EMERGENT COLLECTIVE PHENOMENA IN QUANTUM MANY-BODY SYSTEMS

Motivated by a recent proposal by Lev and coworkers, in the first part of this thesis, we will perform a theoretical investigation of a new class of quantum simulators: the so called multimode disordered Dicke simulators. Our approach is mostly inspired from Statistical Mechanics: indeed we will merge together exact results obtained in the context of the Dicke model by Hepp and Lieb, with known results on disordered systems and neural networks. In this way we will be able to generalize the standard approach to the superradiant phase transition to the disordered case. As a byproduct of this analysis we will argue that this new class of quantum simulators (properly engineered) may be an alternative (or complementary) route toward quantum computation. Also the second part of the thesis has a ”quantum simulators motivation”. Recently Bloch’s group implemented an Ising quantum magnet with long-range antiferro- magnetic interactions, which exhibits a peculiar devil’s staircase phase diagram, predicted long ago by Bak and Bruinsma. This result, joined with recent theoretical investigations by Lesanowsky and coworkers suggested to us to reconsider these spin models in the context of the fractional quantum Hall effect (FQHE).
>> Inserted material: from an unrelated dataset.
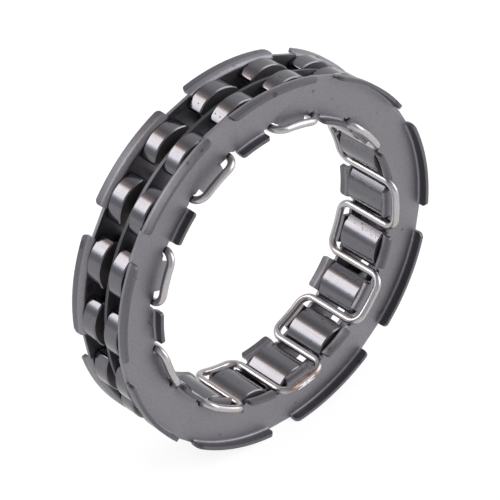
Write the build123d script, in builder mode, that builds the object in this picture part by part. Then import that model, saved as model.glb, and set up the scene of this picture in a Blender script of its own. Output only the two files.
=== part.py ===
from build123d import *
import os
from math import atan2, cos, degrees, radians, sin, sqrt

# Sprag clutch insert, in millimetres. The axis of the ring is Y, the front faces -Y and +Z is up.
# Angles are counted about the axis from +X, anticlockwise as seen from the front.

# The two races that the clutch runs between
inner_race_radius = 23.38
race_space = 8.33

# Sprags
sprag_count = 18
sprag_length = 7.9
free_lift = 0.05  # a free sprag stands this much taller than the race space
inner_cam_radius = 4.5
outer_cam_radius = 5.2
cam_offset = 0.25  # of each cam's centre from the radial centre line, the foot's clockwise
head_lead = 3.85  # from the centre line to the head's corner, on the side that faces clockwise
head_trail = 4.35
foot_lead = 3.45
foot_trail = 2.85
waist_half_width = 2.05
waist_height = 3.8  # above the inner race
head_corner_radius = 0.5
foot_corner_radius = 0.35
waist_corner_radius = 1.6
slot_width = 2.16
slot_floor_height = 3.6  # above the inner race
edge_break = 0.18

# Side plates, pressed from sheet
sheet = 0.6
end_clearance = 0.1  # between a sprag's end and the plate
bend_radius = 0.35  # inside the bends of the tabs
outer_tab_height = 1.65  # free edge of the tabs beyond the outer face of the plate
inner_tab_height = 1.5
outer_tab_corner_radius = 0.8
inner_tab_corner_radius = 0.5
tab_pairs = 9  # outer tabs on a plate, and inner tabs
outer_tab_angle = 31.0
outer_tab_proud = 0.09  # outer face of the outer tabs beyond the outer race
inner_tab_angle = 13.2
inner_clearance = 0.58  # between the inner race and the inner tabs
tongue_clearance = 0.2  # between the inner race and the tongues under the loops
tongue_angle = 11.2
land_drop = 0.2  # corner of a plain stretch of the rim inside the outer race
web_margin = 1.72  # between the inner race and the plain inner edge

# Centre ring, which runs in the slots of the sprags
ring_sheet = 0.6
ring_side_clearance = 0.08  # to the front wall of the slots
ring_rim_drop = 0.8  # of its outer edge below the outer race
ring_floor_clearance = 0.6  # from its inner edge to the floor of the slots

# Zigzag spring of round wire
wire_diameter = 1.25
wire_margin = 1.22  # from the inner race to the centre of the loops
wire_bend_radius = 2.0
loop_reach = 1.48  # centre of the loops beyond the outer face of the plate
wire_clearance = 0.3  # in the notches of the side plates

# Worked out from the sizes above
outer_race_radius = inner_race_radius + race_space
pitch_angle = 360 / sprag_count
tab_pitch = 360 / tab_pairs
plate_back = sprag_length / 2 + end_clearance
plate_face = plate_back + sheet
wire_radius = wire_diameter / 2
loop_radius = inner_race_radius + wire_margin
run_radius = sqrt(loop_radius**2 + wire_bend_radius**2)
loop_height = plate_face + loop_reach
slot_floor = inner_race_radius + slot_floor_height


def polar(radius, angle):
    return (radius * cos(radians(angle)), radius * sin(radians(angle)))


def on_ring(radius, angle, height):
    across, up = polar(radius, angle)
    return Vector(across, height, up)


def radial_plane(angle):
    """Half plane through the axis of a plate, with X outward and Y along the axis."""
    across, up = polar(1, angle)
    return Plane(origin=(0, 0, 0), x_dir=(across, up, 0), z_dir=(up, -across, 0))


def inner_land(end, angle):
    """Piece of the sheet that reaches in from the web to the radius end."""
    with BuildSketch() as land:
        with BuildLine():
            end_arc = CenterArc((0, 0), end, -angle / 2, angle)
            web_arc = CenterArc((0, 0), inner_edge + overlap, -angle / 2, angle)
            Line(end_arc @ 0, web_arc @ 0)
            Line(end_arc @ 1, web_arc @ 1)
        make_face()
    return land.sketch


def tab_section(root, outward, height):
    """Section of a bent tab: root is where the flat sheet ends, outward is +1 or -1."""
    outside_bend = bend_radius + sheet
    free_edge = sheet + height
    with BuildLine() as outline:
        outside = Line((root + outward * outside_bend, outside_bend), (root + outward * outside_bend, free_edge))
        inside = Line((root + outward * bend_radius, outside_bend), (root + outward * bend_radius, free_edge))
        Line(outside @ 1, inside @ 1)
        corner = sin(radians(45))
        bend = (root, outside_bend)
        outer_mid = (bend[0] + outward * outside_bend * corner, bend[1] - outside_bend * corner)
        inner_mid = (bend[0] + outward * bend_radius * corner, bend[1] - bend_radius * corner)
        outer_bend = ThreePointArc((root, 0), outer_mid, outside @ 0)
        inner_bend = ThreePointArc((root, sheet), inner_mid, inside @ 0)
        Line(outer_bend @ 0, inner_bend @ 0)
    return outline


# Side plate, laid on its back face, with its tabs standing up. Its inner edge has a bent tab
# at every other sprag, and a flat tongue under the spring's loop at those between.
outer_tab_root = outer_race_radius + outer_tab_proud - sheet - bend_radius
tongue_end = inner_race_radius + tongue_clearance
inner_tab_root = inner_race_radius + inner_clearance + sheet + bend_radius
inner_edge = inner_race_radius + web_margin
land_corner = outer_race_radius - land_drop
land_angle = tab_pitch - outer_tab_angle
overlap = 1.0  # of the rim's plain stretches, the inner tabs' necks and the tongues into the web
outer_tabs = [tab_pitch / 4 + tab_pitch * k for k in range(tab_pairs)]
inner_tabs = [tab_pitch / 2 + tab_pitch * k for k in range(tab_pairs)]

neck = inner_land(inner_tab_root, inner_tab_angle)
tongue = inner_land(tongue_end, tongue_angle)
with BuildPart() as pressing:
    with BuildSketch():
        Circle(outer_tab_root)
        with PolarLocations(0, tab_pairs, start_angle=outer_tabs[0] + tab_pitch / 2):
            near = polar(outer_tab_root - overlap, land_angle / 2)
            far = polar(land_corner, land_angle / 2)
            Polygon(near, far, (far[0], -far[1]), (near[0], -near[1]), align=None)
        Circle(inner_edge, mode=Mode.SUBTRACT)
        with PolarLocations(0, tab_pairs, start_angle=inner_tabs[0]):
            add(neck)
        with PolarLocations(0, tab_pairs, start_angle=inner_tabs[0] + tab_pitch / 2):
            add(tongue)
        with PolarLocations(run_radius, sprag_count, start_angle=pitch_angle / 2):
            Circle(wire_radius + wire_clearance, mode=Mode.SUBTRACT)
    extrude(amount=sheet)
    with BuildSketch(*[radial_plane(angle - outer_tab_angle / 2) for angle in outer_tabs]):
        make_face(tab_section(outer_tab_root, 1, outer_tab_height).edges())
    revolve(axis=Axis.Z, revolution_arc=outer_tab_angle)
    corners = pressing.edges(Select.LAST).filter_by(GeomType.LINE).group_by(Axis.Z)[-1]
    fillet(corners, radius=outer_tab_corner_radius)
    with BuildSketch(*[radial_plane(angle - inner_tab_angle / 2) for angle in inner_tabs]):
        make_face(tab_section(inner_tab_root, -1, inner_tab_height).edges())
    revolve(axis=Axis.Z, revolution_arc=inner_tab_angle)
    corners = pressing.edges(Select.LAST).filter_by(GeomType.LINE).group_by(Axis.Z)[-1]
    fillet(corners, radius=inner_tab_corner_radius)

# The rear plate is the front one turned over about the middle of an outer tab, so that the
# outer tabs of the two line up and their inner tabs alternate.
front_seat = Plane(origin=(0, -plate_back, 0), x_dir=(1, 0, 0), z_dir=(0, -1, 0))
rear_seat = Plane(origin=(0, plate_back, 0), x_dir=on_ring(1, 2 * outer_tabs[0], 0), z_dir=(0, 1, 0))

os.makedirs("parts", exist_ok=True)
for name, seat in (("front_plate", front_seat), ("rear_plate", rear_seat)):
    with BuildPart() as plate:
        with Locations(seat):
            add(pressing.part)
    plate.part.label = name
    export_step(plate.part, f"parts/{name}.step")

# Centre ring
ring_outer = outer_race_radius - ring_rim_drop
ring_inner = slot_floor + ring_floor_clearance
with BuildPart() as center_ring:
    with BuildSketch(Plane.XZ.offset(slot_width / 2 - ring_side_clearance - ring_sheet)):
        Circle(ring_outer)
        Circle(ring_inner, mode=Mode.SUBTRACT)
    extrude(amount=ring_sheet)
center_ring.part.label = "center_ring"
export_step(center_ring.part, "parts/center_ring.step")

# Zigzag spring: straight runs between the sprags, joined by loops that pass round the inner
# edge of the front plate and of the rear plate in turn.
bend_angle = degrees(atan2(wire_bend_radius, loop_radius))
straight = loop_height - wire_bend_radius


def spring_loop(first_run, side):
    """One loop from the run at first_run to the next, side is -1 at the front and +1 at the rear."""
    second_run = first_run + pitch_angle
    start = first_run + bend_angle
    end = second_run - bend_angle
    corner = sin(radians(45))
    for run, turn, along in ((first_run, start, -1), (second_run, end, 1)):
        tangent = on_ring(1, turn + 90, 0)
        center = on_ring(loop_radius, turn, side * straight)
        middle = center + tangent * (along * wire_bend_radius * corner)
        middle = middle + Vector(0, side * wire_bend_radius * corner, 0)
        ThreePointArc(on_ring(run_radius, run, side * straight), middle, on_ring(loop_radius, turn, side * loop_height))
    top = side * loop_height
    ThreePointArc(
        on_ring(loop_radius, start, top),
        on_ring(loop_radius, (start + end) / 2, top),
        on_ring(loop_radius, end, top),
    )
    Line(on_ring(run_radius, second_run, side * straight), on_ring(run_radius, second_run, -side * straight))


with BuildPart() as zigzag_spring:
    with BuildLine() as route:
        for k in range(sprag_count):
            spring_loop(pitch_angle * (k - 0.5), 1 if k % 2 else -1)
    with BuildSketch(Plane(origin=on_ring(run_radius, -pitch_angle / 2, 0), z_dir=(0, -1, 0))):
        Circle(wire_radius)
    sweep(path=route.wire())
zigzag_spring.part.label = "zigzag_spring"
export_step(zigzag_spring.part, "parts/zigzag_spring.step")

# Sprags
crest = outer_race_radius + free_lift
inner_cam_center = (cam_offset, inner_race_radius + inner_cam_radius)
outer_cam_center = (-cam_offset, crest - outer_cam_radius)
waist = inner_race_radius + waist_height


def on_outer_cam(across):
    return (across, outer_cam_center[1] + sqrt(outer_cam_radius**2 - (across + cam_offset) ** 2))


def on_inner_cam(across):
    return (across, inner_cam_center[1] - sqrt(inner_cam_radius**2 - (across - cam_offset) ** 2))


# One sprag, with X clockwise, Y outward from the axis and Z towards the front
with BuildPart() as blank:
    with BuildSketch() as profile:
        with BuildLine():
            head = ThreePointArc(on_outer_cam(-head_trail), on_outer_cam(-cam_offset), on_outer_cam(head_lead))
            foot = ThreePointArc(on_inner_cam(-foot_trail), on_inner_cam(cam_offset), on_inner_cam(foot_lead))
            Polyline(head @ 1, (waist_half_width, waist), foot @ 1)
            Polyline(head @ 0, (-waist_half_width, waist), foot @ 0)
        make_face()
        corners = profile.vertices().sort_by(Axis.Y)
        fillet(corners[2:4], radius=waist_corner_radius)
        fillet(profile.vertices().sort_by(Axis.Y)[:2], radius=foot_corner_radius)
        fillet(profile.vertices().sort_by(Axis.Y)[-2:], radius=head_corner_radius)
    extrude(amount=sprag_length / 2, both=True)
    with BuildSketch():
        with Locations((0, slot_floor)):
            Rectangle(2 * (head_lead + head_trail), race_space, align=(Align.CENTER, Align.MIN))
    extrude(amount=slot_width / 2, both=True, mode=Mode.SUBTRACT)
    across_axis = blank.faces().filter_by(Axis.Z).sort_by(Axis.Z)
    ends = across_axis[0].edges() + across_axis[-1].edges()
    slot_rims = across_axis[1:-1].edges().filter_by(lambda edge: edge.center().Y > slot_floor + edge_break)
    chamfer(ends + slot_rims, length=edge_break)

for k in range(sprag_count):
    outward = on_ring(1, pitch_angle * k, 0)
    towards_front = Vector(0, -1, 0)
    seat = Plane(origin=(0, 0, 0), x_dir=outward.cross(towards_front), z_dir=towards_front)
    with BuildPart() as sprag:
        with Locations(seat):
            add(blank.part)
    name = f"sprag_{k + 1:02d}"
    sprag.part.label = name
    export_step(sprag.part, f"parts/{name}.step")
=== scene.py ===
from math import cos, pi, radians, sin

import bmesh
import bpy
from mathutils import Matrix, Vector


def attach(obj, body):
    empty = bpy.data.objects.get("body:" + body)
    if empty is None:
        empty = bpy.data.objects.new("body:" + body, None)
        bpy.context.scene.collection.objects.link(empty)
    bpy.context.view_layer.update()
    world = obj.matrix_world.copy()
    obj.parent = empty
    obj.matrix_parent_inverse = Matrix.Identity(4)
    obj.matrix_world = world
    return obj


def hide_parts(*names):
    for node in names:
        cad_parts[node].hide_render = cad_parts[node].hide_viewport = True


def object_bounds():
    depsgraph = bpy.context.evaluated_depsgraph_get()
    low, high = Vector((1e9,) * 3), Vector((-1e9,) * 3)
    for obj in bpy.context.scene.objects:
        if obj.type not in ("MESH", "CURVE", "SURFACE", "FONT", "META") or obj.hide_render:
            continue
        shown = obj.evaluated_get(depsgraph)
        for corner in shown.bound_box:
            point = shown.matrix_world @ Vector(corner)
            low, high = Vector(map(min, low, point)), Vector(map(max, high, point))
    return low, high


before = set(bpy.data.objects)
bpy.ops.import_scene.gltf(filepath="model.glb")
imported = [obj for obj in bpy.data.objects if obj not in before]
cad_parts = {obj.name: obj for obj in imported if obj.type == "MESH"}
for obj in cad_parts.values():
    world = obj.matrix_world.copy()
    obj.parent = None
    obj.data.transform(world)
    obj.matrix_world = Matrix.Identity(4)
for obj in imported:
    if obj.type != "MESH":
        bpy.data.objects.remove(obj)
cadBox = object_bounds()
mm = 0.001

# Camera

view = {
    "azimuth": -40.50,
    "elevation": 34.13,
    "roll": -1.81,
    "distance": 489.9 * mm,
    "ringRight": 0.836 * mm,  # how far the ring's centre sits right of the middle of the frame
    "ringUp": -0.134 * mm,
    "lens": 224.6,
    "nearest": 10 * mm,
    "farthest": 20.0,
}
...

In the second part of this thesis we will show that the quantum Hall Hamitonian projected on the lowest Landau level can be mapped, in the so called thin torus limit, on the lattice gas studied by Bak and Bruinsma. This observation will lead us to predict a devil’s staircase scenario for the Hall conductance as a function of the magnetic field. This work stimulated us to investigate the connection between Laughlin wave function and Tao-Thouless states, that we will explore in the last section of the second part.